In Spagna catturati cinque latitanti, la droga partiva dal Sudamerica passando per i principali porti europei ed arrivava fino a Roma
I militari del ROS, su disposizione della Dda di Roma e col supporto in fase esecutiva dei Comandi Provinciali Carabinieri territorialmente competenti e dello Squadrone Eliportato “Cacciatori Calabria”, hanno eseguito nelle aree di Roma, Reggio Calabria, Catanzaro, Cosenza, L’Aquila, Latina e Pistoia una misura cautelare in carcere emessa dal G.I.P. del Tribunale di Roma, su richiesta della citata Procura Distrettuale, nei confronti di 28 indagati di nazionalità italiana e albanese. L’accusa è di aver preso parte ad un’associazione criminale di matrice ‘ndranghetista, con base nella Capitale ed operante in tutta Italia.
Il provvedimento si basa sugli elementi acquisiti dal ROS, nell’ambito di indagini dirette dai magistrati di Roma, sulla figura di un ‘ndranghetista 57enne calabrese ritenuto elemento apicale della locale di Volpiano (TO), promanazione di quella di Platì (RC).
Il pregiudicato, trasferitosi a Roma nei primi anni 2000, in virtù della gravità indiziaria, è emerso come abbia assunto il controllo dell’area di San Basilio, promuovendo la nascita di un’associazione composta, tra gli altri, anche dai tre figli, con legami stabili con una paritetica struttura criminale albanese, utilizzata per gli aspetti logistici (estrazione dei carichi dai porti spagnoli e olandesi nonché per il successivo trasporto) e per lo smercio di droga in altre zone della Capitale. In particolare cocaina che veniva acquisita in Sud America e fatta giungere, tramite container in alcuni porti della Spagna, a Rotterdam (Olanda) e a quello di Gioia Tauro (RC), anche sfruttando l’interazione con altri broker calabresi, per poi giungere sul mercato romano dove veniva smerciata al dettaglio. Nella fase di indagine sono stati contestati agli indagati, a vario titolo, 80 capi di imputazione per operazioni di traffico per oltre 1 tonnellata di cocaina (per l’esattezza 1019 kg.) e per 1497 kg di hashish, nonché un episodio di tortura aggravata dal metodo mafioso, contestato a 4 indagati italiani, gravemente indiziati di avere sequestrato e torturato uno spacciatore.

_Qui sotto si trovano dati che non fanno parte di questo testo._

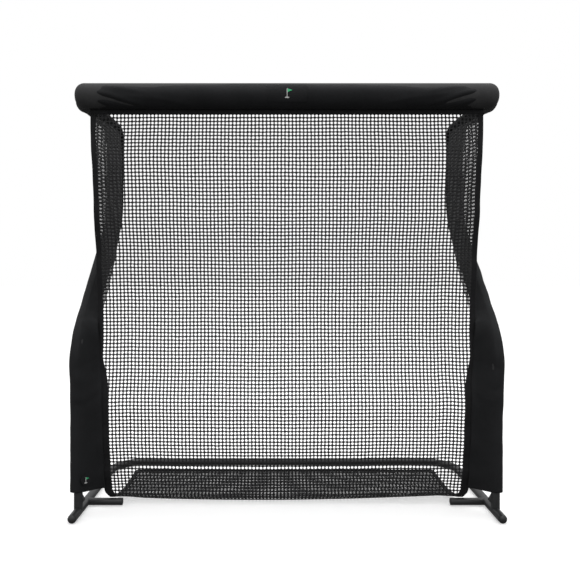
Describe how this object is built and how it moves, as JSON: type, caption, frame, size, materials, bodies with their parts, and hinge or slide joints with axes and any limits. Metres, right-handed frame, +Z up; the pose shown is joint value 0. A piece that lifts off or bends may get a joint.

Le torture inferte sono state riprese con un telefonino, per diffonderne successivamente il video al fine di generare nella vittima e nei soggetti dediti alle attività di smercio di sostanze stupefacente in zona San Basilio, sentimenti di paura, omertà e assoggettamento al volere del gruppo criminale. Nell’inchiesta è emerso poi l’impiego sistematico da parte degli indagati di sofisticati sistemi criptofonici utilizzati per le comunicazioni operative e per eludere le attività di controllo. Tali dispositivi venivano approvvigionati attraverso una vera e propria centrale di smistamento, individuata a Roma e facente capo ad un 46 enne albanese colpito anch’egli dalla misura cautelare. L’attività investigativa ha visto un’estesa cooperazione internazionale con diverse polizie estere e sono state supportate dalla Direzione Centrale per i Servizi Antidroga (DCSA), dal Servizio di Cooperazione Internazionale di Polizia (SCIP), da Interpol- progetto I-CAN, dalla rete @net della DIA, nonché dalle Agenzie Europol e Eurojust. Una cooperazione che ha consentito di localizzare in Spagna cinque latitanti per reati materia di stupefacenti, poi arrestati su indicazione del ROS dalle autorità di polizia locali. Nel complesso l’operazione ha accertato l’infiltrazione del territorio romano di organizzazioni, dedite al narcotraffico, di matrice ‘ndranghetista oltre l’alleanza, ormai strutturale, nello specifico settore, tra la ‘ndrangheta e paritetiche organizzazioni criminali albanesi che, forti della loro ramificazione in molti paesi europei e non solo, garantiscono canali alternativi di approvvigionamento e, soprattutto, la possibilità di utilizzare porti stranieri, ove esercitano il loro controllo, per diversificare le narco-rotte. Si riconferma, poi, la centralità del Porto di Gioia Tauro per le importazioni di cocaina. Accertata inoltre l’esistenza di accordi/regole che consentono a organizzazioni di diversa matrice di spartirsi le più redditizie aree di smercio del narcotico nella Capitale, nonché l’utilizzo sistemico di strumenti tecnologici evoluti e non direttamente intercettabili, per le comunicazioni operative.